I've always found that muscles and fries are mutually exclusive-- the more fries you eat, the fewer muscles. It all turns into chubby belly.
But perhaps that's just a testament to my own sluggish metabolism.
I loved this posting, but you did leave out my favourite (and much used) Parisism: "I'm off to Paris," I say, and then add: "to see some friends."
You see, I have transcended the vulgarity of tourism (even the tourism so desperate to avoid vulgarity that it celebrates its unabashed snobbery of the particular, the expensive and the rare - in a way that is, of course, a paragon of vulgarity) and the age-old romantic cliché of the starving intellectual in his candlelit writer's turret dreaming of busty consumptive dancers - or busty pigeons. No. I go to Paris because it happens to be the place where some of my friends live [well, one friend, and his French petite amie]. That we will no doubt be privy to Parisian wonders - both artistic and culinary - that American students and tourists can only dream of is just incidental, something we will barely even notice.

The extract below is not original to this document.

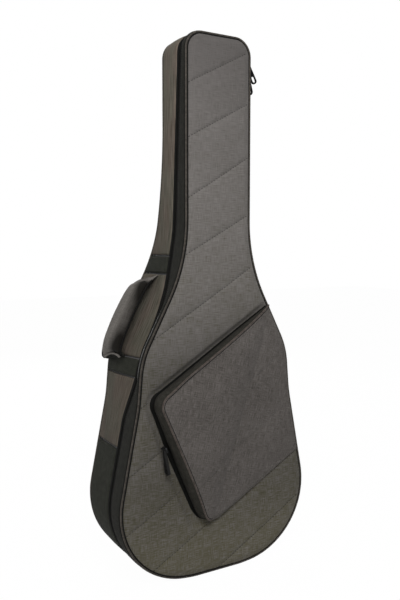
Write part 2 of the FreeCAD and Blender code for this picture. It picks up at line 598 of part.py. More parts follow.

But your post made me think of something else. What responsibility do we have for creating evil? After all, in your Parisisms and mine, we are indulging only the slightest affectation, a touch of harmless snobbery, a little bit of exclusivity and competition and all that. But in a few listeners - and we know this will happen because it gives our snobbery a frisson of validation - these words will inspire a bitter enviousness. Because of us, they will think, "I would like to see his testicles roasted in garlic butter until they're like little fried walnuts . . . and then remove them from his body with a spoon." Are we so innocent of this evil? Are we not responsible for knowingly, however coyly, evoking this response? Or is the logic of blaming the victim?